T22,S08 is "unused" but contains a copy of $0AEF-$0B2C of MIDI-MAGIC.
T16,S00-03 contains deleted or missing COMPOSER stuff
T16,S04-0D contains valid assembly of an unknown executable, not the driver
T14,S00-02 contains garbage (?) data
T13,S03-09 contains deleted for missing COMPOSER stuff
T08,S06-0A contains deleted for missing COMPOSER stuff (probably COMPOSER2)
T04 appears destroyed. It contained MIDI-MAGIC and LOGO data.

Rewriting of MIDI-MAGIC

This was a proof of concept; manually editing the filename tables before I created a patch to read it from disk. See the source code for the actual solution.
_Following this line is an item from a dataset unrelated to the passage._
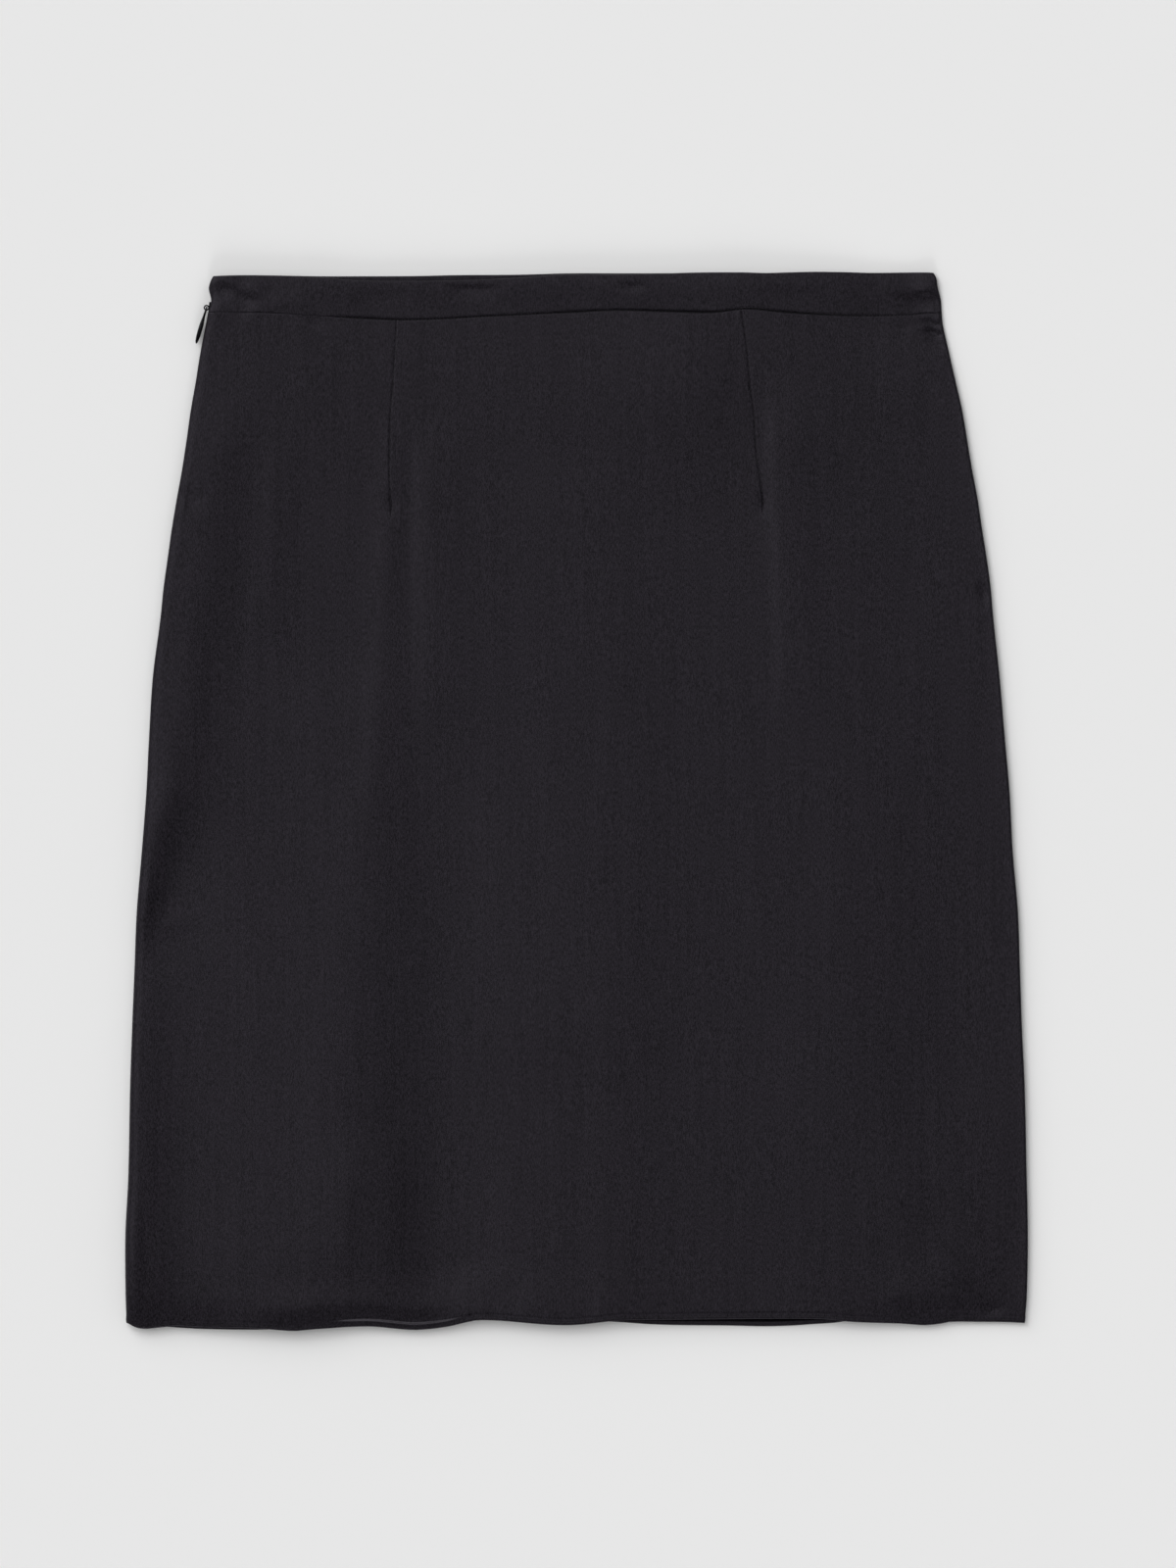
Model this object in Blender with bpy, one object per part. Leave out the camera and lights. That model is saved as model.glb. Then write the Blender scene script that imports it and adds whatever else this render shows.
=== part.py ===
# A straight skirt in black satin, laid flat with its front up.
# X runs across the skirt, Y from the hem to the waist, Z up from the surface that it lies on.
# The origin is under the middle of the skirt, on that surface. Sizes are in millimetres.

import math

import bmesh
import bpy
from mathutils import Matrix, Vector

MM = 0.001

# Driving sizes
CLOTH = 1.2             # wall of one layer of cloth
BAND_WALL = 1.3         # wall of the folded waistband
SEAM_GAP = 0.3          # between two pieces that are sewn together
HEM_Y = -266.0          # the hem's middle height
WAIST_SEAM_Y = 249.4    # where the band is sewn on
BAND_TOP_Y = 269.6      # the middle height of the band's folded top edge
HEM_DEPTH = 2.8         # the narrow turned hem
HEM_RAISE = 0.35        # the hem's extra thickness
ROLL = 3.0              # how far in the side edges round over
EDGE_HEIGHT = 3.9       # the two layers at a side edge
ZIP_BULK = 0.5          # what the zip adds to the left edge
SLIDER_BULK = 2.1       # what the slider adds to it
SEAM_LEVEL = 0.5        # the side seams run at this share of the edge's height
BODY_HEIGHT = 4.4       # the front cloth above the surface, halfway down
WAIST_HEIGHT = 3.6      # the same at the waistband
SETTLE = 18.0           # the width over which the cloth rises from its side edges
WAIST_REACH = 72.0      # and the length over which it settles to the waist seam
ZIP_FADE = 20.0         # the zip's bulk runs out over this length below it
ZIP_TOP_FADE = 7.0      # and over this length at the band's top edge
SLIDER_FADE = 9.0       # the slider's bulk runs out over this length at each end

# The side edges, seen from above
SIDE_EDGES = (
    # y, left x, right x
    (-267.5, -226.6, 226.8),
    (-264.0, -229.0, 228.4),
    (-251.0, -229.8, 229.0),
    (-221.0, -230.0, 230.0),
    (-146.0, -228.0, 228.6),
    (-86.0, -225.0, 226.0),
    (-26.0, -221.6, 222.4),
    (34.0, -218.0, 218.4),
    (79.0, -214.0, 214.6),
    (109.0, -211.0, 211.0),
    (139.0, -206.4, 206.6),
    (169.0, -201.2, 201.4),
    (199.0, -196.6, 196.4),
    (229.0, -191.6, 190.2),
    (242.0, -188.7, 187.0),
    (249.5, -187.2, 186.4),
    (257.0, -186.4, 185.7),
    (263.0, -186.4, 184.2),
    (267.0, -186.0, 183.2),
    (269.8, -184.8, 181.6),
)

# The waist seam wanders up and down by a few millimetres
WAIST_SEAM = (
    # x, y
    (-190.0, 249.6),
    (-160.0, 249.3),
    (-128.0, 247.4),
    (-92.0, 246.0),
    (-55.0, 247.2),
    (-20.0, 249.0),
    (18.0, 250.6),
    (60.0, 249.6),
    (87.0, 251.4),
    (110.0, 249.4),
    (145.0, 247.8),
    (172.0, 248.6),
    (190.0, 248.4),
)

# The folded top edges of the band's two halves: the back one shows past the front one on the left
BAND_TOP = (
    # x, front y, back y
    (-186.0, 267.6, 267.6),
    (-130.0, 267.4, 268.1),
    (-110.0, 266.3, 268.1),
    (-60.0, 265.9, 268.4),
    (-20.0, 267.4, 269.2),
    (0.0, 269.0, 269.5),
    (60.0, 269.9, 269.7),
    (120.0, 269.5, 269.4),
    (178.0, 269.6, 269.6),
    (186.0, 269.2, 269.2),
)

# The front hem: its edge, its height above the surface, and the roll of cloth just above it
FRONT_HEM = (
    # x, y, height, roll
    (-228.0, -266.6, 3.9, 0.0),
    (-220.0, -268.8, 4.0, 0.0),
    (-204.0, -267.4, 4.4, 0.0),
    (-166.0, -268.5, 5.0, 0.3),
    (-144.0, -269.9, 4.4, 1.0),
    (-119.0, -268.0, 4.4, 1.5),
    (-101.0, -267.7, 4.3, 1.6),
    (-83.0, -269.3, 4.2, 1.5),
    (-66.0, -268.0, 5.2, 0.6),
    (-48.0, -264.9, 6.0, 0.0),
    (-30.0, -265.5, 5.6, 0.0),
    (-7.0, -267.0, 4.6, 0.2),
    (18.0, -265.4, 5.7, 0.2),
    (56.0, -264.5, 5.2, 0.0),
    (96.0, -264.2, 4.8, 0.0),
    (126.0, -264.3, 5.4, 0.0),
    (150.0, -265.3, 4.8, 0.4),
    (179.0, -266.8, 4.0, 0.7),
    (191.0, -265.4, 4.5, 0.5),
    (211.0, -265.4, 4.1, 0.2),
    (228.0, -266.0, 3.9, 0.0),
)
HEM_REACH = 62.0        # how far up the skirt the hem's waves are felt
HEM_SHIFT_REACH = 70.0  # and how far the hem's edge pulls the rows of cloth with it
ROLL_UP = 15.0          # the hem's roll is this far above the edge
ROLL_WIDTH = 8.0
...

  13FC: 60                        ; return from badlands without cataloging disk
  14AC: A0 A8 C4 C9 D3 CB A0 CE
        C1 CD C5 A9 8D
  14CC: DE A0 D0 C9 C1 CE CF A0
        D2 CF CC CC A0 A0 A0 A0
        A0 A0 A0 A0 A0 A0 A0 A0
        A0 A0 A0 A0 A0 8D 00 00   ; ASC "^ PIANO ROLL          "8D
  14EC: DE A0 C1 D2 C1 C2 C5 D3
        D1 D5 C5 A3 B1 A0 A0 A0
        A0 A0 A0 A0 A0 A0 A0 A0
        A0 A0 A0 A0 A0 8D 00 00   ; ASC "^ ARABESQUE#1         "8D
BSAVE MFIX,A$13FC,L$200,D2

CALL-151
BLOAD MIDI-MAGIC
BLOAD MFIX,D2
CATALOG,D1
833:2C
836:2C           # avoid zeroing filename structures

Further information

MIDI MAGIC was apparently written by Bob Kovacs of Microfantics in 1985. QRS Digital probably bought this program for the Apple version of their player piano library.
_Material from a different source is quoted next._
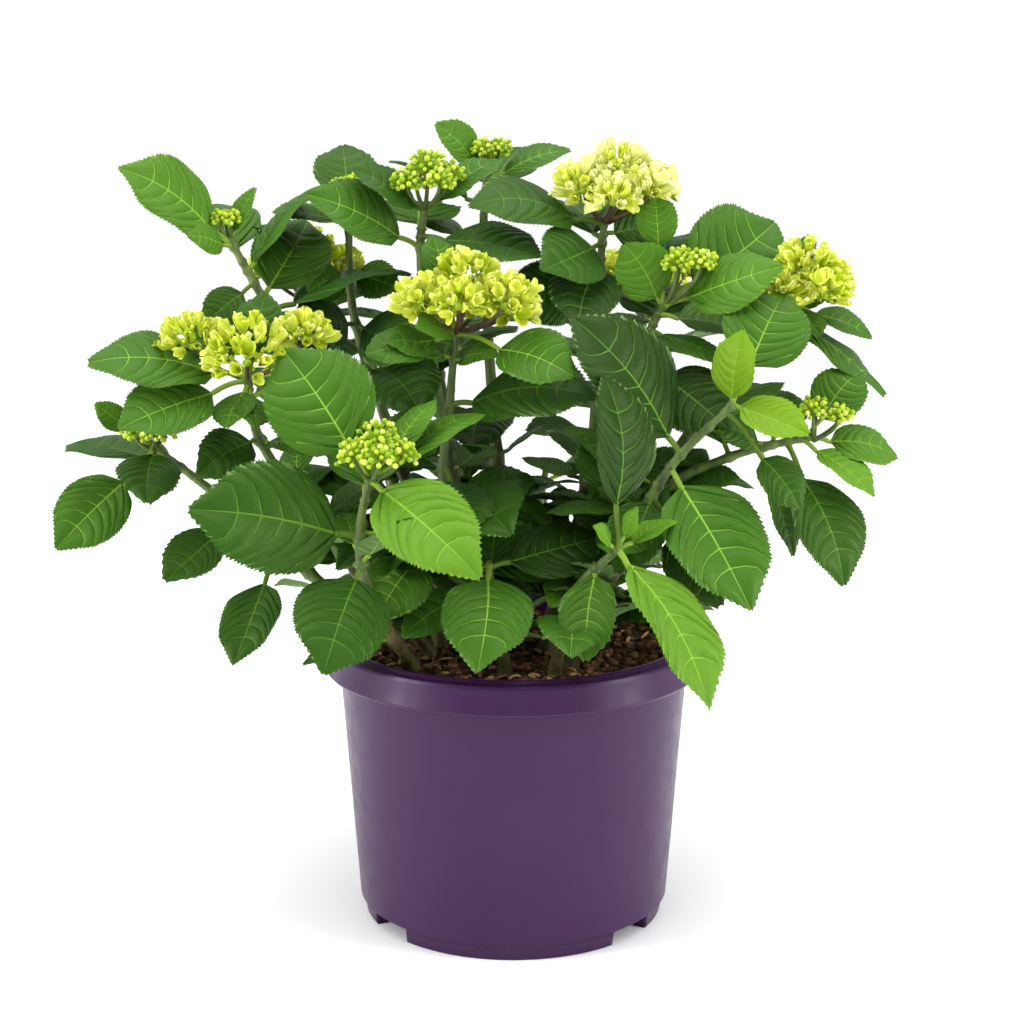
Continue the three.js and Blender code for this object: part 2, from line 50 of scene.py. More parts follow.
# ---- the shoots, in millimetres and degrees, as the CAD model has them ---------------------
# stem: the cane's route from the soil up.  head: kind, offset of its middle from the cane's
# top, spread, cluster radius, clusters, and "pale" for ivory florets.  leaves: height on the
# cane, heading, rise, reach to the tip, turn about the midrib, stalk, tone, and where it
# matters how broad and how folded.  behind: pairs on the far side, first heading.
SOIL_TOP = 168
STALK = 14
SHOOTS = {
    "left_high": dict(
        stem=[(-45, 10), (-105, 5, 310), (-150, 0, 385), (-172, 0, 425)],
        head=("buds", -2, 0, 12, 4, 6, 3),
        leaves=[
            (420, -158, 35, 84, -50, 16, "fresh"), (419, -133, 15, 38, -65, 9, "fresh"),
            (424, 18, 62, 36, 20, 6, "fresh"), (405, 30, 43, 76, -10, 6, "mid"),
            (389, 68, 36, 74, 30, 8, "mid"), (398, -140, -32, 44, -60, 10, "dark"),
        ],
        behind=(2, 115),
    ),
    "left_bloom": dict(
        stem=[(-50, -15), (-115, -45, 255), (-150, -60, 315), (-155, -62, 350)],
        head=("open", 2, -4, 18, 32, 19, 3),
        leaves=[
            (349, -165, 7, 92, -25, 18, "mid"), (347, -144, -14, 86, -35, 24, "mid"),
            (348, 76, 56, 58, 15, 16, "dark"), (350, 160, 42, 48, -50, 12, "mid"),
            (345, -104, -30, 42, 5, 8, "mid"), (342, -77, -26, 40, -15, 8, "mid"),
            (313, -139, -22, 48, -55, 6, "dark"), (311, -35, -7, 46, 15, 6, "mid"),
        ],
        behind=(1, 60),
    ),
    "left_low": dict(
        stem=[(-60, -30), (-120, -45, 225), (-180, -45, 278), (-215, -50, 307)],
        head=("buds", 0, -2, 8, 9, 7, 4),
        leaves=[
            (304, -139, -36, 86, -55, 28, "mid"), (305, -85, -22, 62, -5, 8, "dark"),
            (306, -165, 40, 43, -60, 18, "fresh"), (264, -131, -27, 68, -35, 20, "dark"),
            (244, -107, -39, 88, 0, 28, "dark", 0.85),
        ],
        behind=(2, 150),
    ),
    "front_left": dict(
        stem=[(-60, -50), (-85, -100, 235), (-87, -108, 270), (-80, -112, 300)],
        head=("buds", 4, -4, 14, 14, 10, 6),
        leaves=[
            (298, 151, 50, 92, -50, 19, "mid", 1.15), (263, -163, 13, 100, -65, 12, "dark", 1.1),
            (297, -40, -28, 94, 40, 10, "bright", 0.9), (297, 27, 24, 80, 0, 22, "fresh"),
            (298, 37, 42, 62, 5, 22, "fresh"), (247, -110, -44, 74, -25, 10, "dark", 1.2),
        ],
        behind=(1, 95),
    ),
    "centre": dict(
        stem=[(-20, -20), (-42, -35, 270), (-38, -38, 330), (-34, -40, 375)],
        head=("open", 7, -2, 17, 28, 18, 7),
        leaves=[
            (372, -33, -14, 86, 40, 32, "mid"), (357, -151, 15, 48, -30, 6, "mid"),
            (356, -40, 8, 36, 35, 6, "mid"), (370, -157, -8, 58, -30, 12, "mid"),
            (372, -122, 9, 42, -40, 8, "fresh"), (372, 116, 59, 66, 0, 26, "mid"),
            (329, -23, 5, 96, 30, 14, "dark"), (276, -60, -8, 84, 20, 14, "dark"),
            (262, -150, -20, 78, -15, 14, "deep"), (292, -75, -20, 74, -5, 20, "dark"),
            (315, -145, -7, 52, -60, 6, "dark"), (258, -117, -27, 95, -35, 40, "mid"),
            (275, -104, -30, 62, -15, 14, "dark"),
        ],
        behind=(1, 80),
    ),
    "top_left": dict(
        stem=[(-35, 30), (-85, 40, 320), (-101, 40, 378), (-103, 40, 440)],
        head=("buds", 4, 0, 14, 12, 7, 3),
        leaves=[
            (440, 99, 43, 58, 0, 8, "dark", 1.2), (400, -126, -11, 42, -65, 6, "mid"),
            (400, -38, -10, 44, 65, 6, "mid"), (432, -160, 8, 50, -20, 8, "mid"),
            (368, -49, -12, 62, 55, 8, "dark"), (368, -131, 9, 58, -60, 8, "dark"),
            (345, -62, -18, 88, 20, 14, "dark"), (340, -152, -8, 78, -60, 12, "deep"),
        ],
        behind=(2, 75),
    ),
    "top_mid": dict(
        stem=[(-15, 5), (-47, 10, 328), (-57, 16, 420), (-54, 15, 444)],
        head=("buds", 2, -2, 17, 15, 10, 5),
        leaves=[
            (418, -158, 25, 80, -50, 15, "mid"), (440, -160, 30, 54, -40, 6, "dark"),
            (440, 23, 30, 62, 15, 12, "mid"), (425, -26, -7, 84, 25, 16, "dark"),
        ],
        behind=(2, 100),
    ),
    "top_back": dict(
        stem=[(0, 40), (-15, 60, 340), (-19, 65, 429), (-17, 70, 462)],
        head=("buds", 2, 0, 14, 6, 8, 3),
        leaves=[
            (460, -162, 44, 48, -55, 8, "fresh"), (457, 1, 19, 58, 25, 12, "mid"),
            (440, 165, 24, 70, 0, 12, "dark"), (318, -98, -15, 84, 0, 14, "deep"),
        ],
        behind=(2, 70),
    ),
    "right_high": dict(
        stem=[(20, 0), (48, 5, 290), (53, 20, 400), (56, 20, 436)],
        head=("open", 8, -3, 19, 23, 17, 7, "pale"),
        leaves=[
            (432, -159, 8, 90, -30, 20, "dark"), (420, -123, -9, 72, -45, 12, "dark"),
            (411, -103, -28, 80, -10, 14, "deep"), (394, -144, -4, 74, -65, 14, "dark"),
            (426, 39, 4, 54, 70, 8, "dark"), (284, -49, -17, 74, 40, 14, "dark"),
        ],
        behind=(2, 110),
    ),
    "right_mid": dict(
        stem=[(25, 10), (55, 0, 290), (82, -8, 368), (92, -8, 388)],
        head=("buds", 14, -4, 26, 10, 9, 4),
        leaves=[
            (385, 106, 76, 70, -15, 36, "fresh"), (385, 37, 27, 104, 55, 26, "mid", 1.1),
            (384, 175, 58, 46, -75, 6, "fresh", 1.35), (384, -15, 20, 78, 45, 16, "fresh"),
            (370, -31, -17, 58, 10, 8, "dark", 0.85), (354, -49, -25, 84, 50, 24, "deep"),
            (380, -26, -10, 56, -45, 12, "mid"),
        ],
        behind=(1, 85),
    ),
    "right_far": dict(
        stem=[(35, 5), (100, 10, 290), (156, 12, 364), (171, 14, 388)],
        head=("open", 6, -14, 10, 18, 16, 5),
        leaves=[
            (380, -17, -38, 82, 5, 14, "mid"),
            (384, 0, -22, 58, 25, 18, "mid"), (385, -61, -28, 38, 5, 6, "mid"),
            (385, 65, 47, 54, -20, 12, "mid"),
        ],
        behind=(2, 60),
    ),
    "right_low": dict(
        stem=[(40, -20), (85, -30, 270), (130, -30, 296), (180, -35, 310)],
        head=("buds", 8, 0, 16, 11, 8, 4),
        leaves=[
            (306, -50, -59, 94, 15, 24, "dark"), (302, -54, -63, 70, -15, 26, "mid"),
            (304, 75, 25, 60, 10, 14, "mid"), (309, 26, 45, 54, 45, 14, "mid", 1.2),
            (308, -32, -33, 58, 10, 12, "bright"), (309, 10, -14, 60, 35, 14, "fresh"),
            (303, -158, 24, 44, -50, 6, "dark"),
        ],
        behind=(2, 95),
    ),
    "right_front": dict(
        stem=[(35, -35), (75, -60, 265), (93, -65, 298), (128, -70, 335)],
        head=None,
        leaves=[
            (304, 179, 51, 104, -40, 12, "deep"), (334, -26, -17, 50, 40, 4, "lime", 0.85, 20),
            (333, 30, 80, 46, 10, 4, "lime", 1.25, 12),
            (296, -49, -48, 100, 20, 13, "mid"), (330, -22, -50, 72, 55, 34, "dark"),
            (246, 111, 60, 78, -10, 34, "dark", 1.3), (278, -36, -51, 78, 45, 24, "deep"),
            (285, -130, -50, 62, -30, 12, "dark"), (333, 54, 45, 87, 30, 29, "mid", 1.2),
        ],
        behind=(1, 60),
    ),
    "young": dict(
        stem=[(25, -50), (35, -80, 222), (45, -95, 240), (60, -110, 258)],
        head=None,
        leaves=[
            (258, 119, 78, 100, 20, 24, "deep", 0.95, 14), (257, -49, -47, 108, -5, 11, "bright", 0.75),
            (256, 16, 22, 40, 10, 10, "bright"),
            (257, -10, 66, 28, 50, 8, "bright"), (256, -145, 44, 24, -60, 6, "bright"),
            (243, -101, -55, 58, 0, 4, "mid", 0.85),
        ],
        behind=(1, 50),
    ),
    "low_front": dict(
        stem=[(-5, -45), (-12, -62, 215), (-14, -72, 230), (-14, -76, 242)],
        head=None,
        leaves=[
            (240, -95, -33, 84, 0, 12, "mid"), (238, 165, 5, 70, -20, 12, "deep"),
            (226, -150, -22, 64, -20, 10, "dark"), (238, 20, 10, 74, 30, 12, "deep"),
        ],
        behind=(1, 90),
    ),
    "back_left": dict(
        stem=[(-40, 42), (-90, 85, 280), (-128, 110, 345), (-138, 118, 378)],
        head=("open", 0, 2, 22, 24, 16, 6), leaves=[], behind=(3, 40),
    ),
    "back_centre": dict(
        stem=[(-12, 62), (-40, 110, 270), (-52, 140, 340), (-54, 146, 368)],
        head=("buds", 0, 2, 16, 12, 8, 5), leaves=[], behind=(3, 10),
    ),
    "back_right": dict(
        stem=[(22, 52), (60, 100, 270), (84, 130, 340), (90, 138, 372)],
        head=("open", 2, 2, 22, 24, 16, 6), leaves=[], behind=(3, 60),
    ),
    "back_low": dict(
        stem=[(5, 80), (12, 120, 215), (20, 150, 240), (24, 166, 258)],
        head=None, leaves=[], behind=(2, 20),
    ),
}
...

This disk doesn't appear to be archived anywhere and info is scarce. The player contains this contact information:

CALL MICROFANTICS INC. (201) 838-5606
OR WRITE US AT:
33 ADALIST AVENUE
BUTLER, NJ 07405

I also found the following at https://homepages.abdn.ac.uk/d.j.benson/pages/html/dx7software.html:

MICRO W DISTRIBUTING INC
1342-B Rt. 23, Butler NJ 07405

MIDI Magic Digital Disks

Digital music disks from the 10,000 song QRS piano roll library of past and present music. Available for Yamaha and the MIDI DJ sequencer as well as Atari ST, Apple IIC, II+, IIE, Laser 128, Commodore 64/128, PC XT and other popular computers and sequencers. Retail $19.95 (6 song disk), $29.95 (10 song disk). (1988 prices).